The quality was evaluated using the following metrics: (1) Found/Unfair ratio: the ratio between the number of input unfair weight vectors and found fair ones. (2) 𝒘 difference: the average L1 distance between wo and wf. (3) 𝓖𝟏 proportion: the average 𝒢1 candidate proportion in the top-k subset derived from wf. (4) Utility loss: the average relative utility difference between the top-k subset derived from wo and wf. (See [11, Section 6.3].)

Table 1: Outcome quality evaluation for COMPAS dataset (k=50).
ϵ Fairness constraint Found/Unfair ratio w difference 𝒢1 proportion Utility loss
k-level MILP k-level MILP k-level MILP
0.05 [34%,66%] 19/39 0.149 0.211 66.0% 65.7% 0.476% 1.210%
[40%,60%] 8/44 0.144 0.213 59.8% 59.5% 0.449% 1.328%
[44%,56%] 6/47 0.155 0.202 55.3% 55.6% 0.718% 1.319%
0.025 [40%,60%] 3/44 0.088 0.090 60.0% 59.3% 0.121% 0.142%
0.05 8/44 0.144 0.213 59.8% 59.5% 0.449% 1.328%
0.075 18/44 0.247 0.308 59.9% 59.7% 2.416% 3.187%

Table 1 shows the experimental results. We note that the k-level-based algorithm achieved better results for the w difference and utility loss. In fact, these two metrics are related, as a closer wf to wo typically yields a top-k subset with high-utility candidates. Our k-level-based algorithm naturally favors “nearby” weight vectors due to its breadth-first search approach with wo as the starting point, while the MILP-based algorithm does not directly leverage wo.

6.4 Observation summary and algorithm selection

We summarize key experimental observations and discuss algorithm selection based on them.

2-D.

The k-level-based algorithm is the preferred method, with following key observations:

  • Run times remained stable across k for both datasets, suggesting that k-level structural complexity may have limited impact on run time in real-world 2-D scenarios.

  • Varying n experiments indicate that the k-level-based algorithm’s advantage over the baseline may stem from the use of the kinetic priority queue that directly reduces the number of pairwise line exchanges, rather than the worst-case run time improvement.

In particular, building on the second observation, our implementation of the k-level-based algorithm was purposely engineered to further improve the performance (Figure 7).

Multi-dimensions.

By our algorithm design principle (Section 4), determining a threshold value of k is crucial. However, some previous discussions may not apply here, as our concern shifts to real-world performance. For real-world datasets, we have following key observations:

  • The k-level-based algorithm outperformed the MILP-based algorithm for a small k, but its run time grew more rapidly with k, unlike its stable performance in 2-D.

  • Run times of both algorithms increased dramatically with dimensionality d, with the k-level-algorithm increasing more rapidly, partly due to the LP algorithm used.

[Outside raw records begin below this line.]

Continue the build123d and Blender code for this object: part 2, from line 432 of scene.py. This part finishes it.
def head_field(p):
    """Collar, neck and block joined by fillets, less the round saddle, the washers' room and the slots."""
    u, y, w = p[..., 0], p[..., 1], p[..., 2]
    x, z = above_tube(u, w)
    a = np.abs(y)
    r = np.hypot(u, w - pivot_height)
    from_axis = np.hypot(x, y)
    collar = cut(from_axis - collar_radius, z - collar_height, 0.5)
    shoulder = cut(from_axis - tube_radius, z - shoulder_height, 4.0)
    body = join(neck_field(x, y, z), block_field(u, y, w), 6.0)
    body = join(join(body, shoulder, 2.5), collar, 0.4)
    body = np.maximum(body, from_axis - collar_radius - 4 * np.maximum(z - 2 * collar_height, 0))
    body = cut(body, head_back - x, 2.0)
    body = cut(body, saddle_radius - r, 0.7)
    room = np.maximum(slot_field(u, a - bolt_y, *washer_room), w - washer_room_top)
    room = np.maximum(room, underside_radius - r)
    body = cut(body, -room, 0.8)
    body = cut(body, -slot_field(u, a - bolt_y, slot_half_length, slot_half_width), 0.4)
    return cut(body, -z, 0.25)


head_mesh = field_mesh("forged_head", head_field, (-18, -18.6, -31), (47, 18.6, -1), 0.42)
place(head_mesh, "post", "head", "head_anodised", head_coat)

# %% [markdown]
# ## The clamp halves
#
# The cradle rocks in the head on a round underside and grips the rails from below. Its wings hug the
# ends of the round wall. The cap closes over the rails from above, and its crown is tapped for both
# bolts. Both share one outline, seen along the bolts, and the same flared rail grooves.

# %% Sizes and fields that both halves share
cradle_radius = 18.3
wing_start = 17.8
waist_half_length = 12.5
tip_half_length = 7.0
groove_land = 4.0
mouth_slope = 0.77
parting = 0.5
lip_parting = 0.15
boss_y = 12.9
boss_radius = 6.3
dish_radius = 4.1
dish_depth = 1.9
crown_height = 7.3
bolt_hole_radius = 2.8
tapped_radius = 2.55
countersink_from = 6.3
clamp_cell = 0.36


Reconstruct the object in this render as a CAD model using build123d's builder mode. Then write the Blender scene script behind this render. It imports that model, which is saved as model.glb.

  • The k-level-based algorithm performed better on the IIT-JEE dataset but worse on the 3-D COMPAS dataset with k=50 (Figures 6 and 6), likely due to an artifact exposing an inefficiency in our implementation for tie-breaking.

For algorithm selection, the first two observations suggest that as d increases, the threshold value of k at which the MILP-based algorithm becomes superior is likely to decrease. However, the last one suggests that performance comparisons between the two can be influenced by the underlying data distribution. Precisely defining a threshold value of k remains non-trivial, as the performance of the MILP-based algorithm is inherently heuristic. Nonetheless, our experimental results still indicate that this threshold is inversely correlated with d.

7 Conclusion

We presented an integrated study on finding a fair linear scoring function for top-k selection. Our hardness analysis established the theoretical foundation and guided the algorithm design, leading to our two-pronged solution: A k-level-based algorithm for small k and a MILP-based algorithm for large k. Practical engineering then addressed implementation challenges to ensure the solution works in practice. Finally, empirical evaluation explored real-world scenarios, identifying areas critical to practical performance. (See Figure 1 for the roadmap.) Our result is a practically efficient solution that is significantly faster than the state of the art, accompanied by many insights which we believe can inform future studies.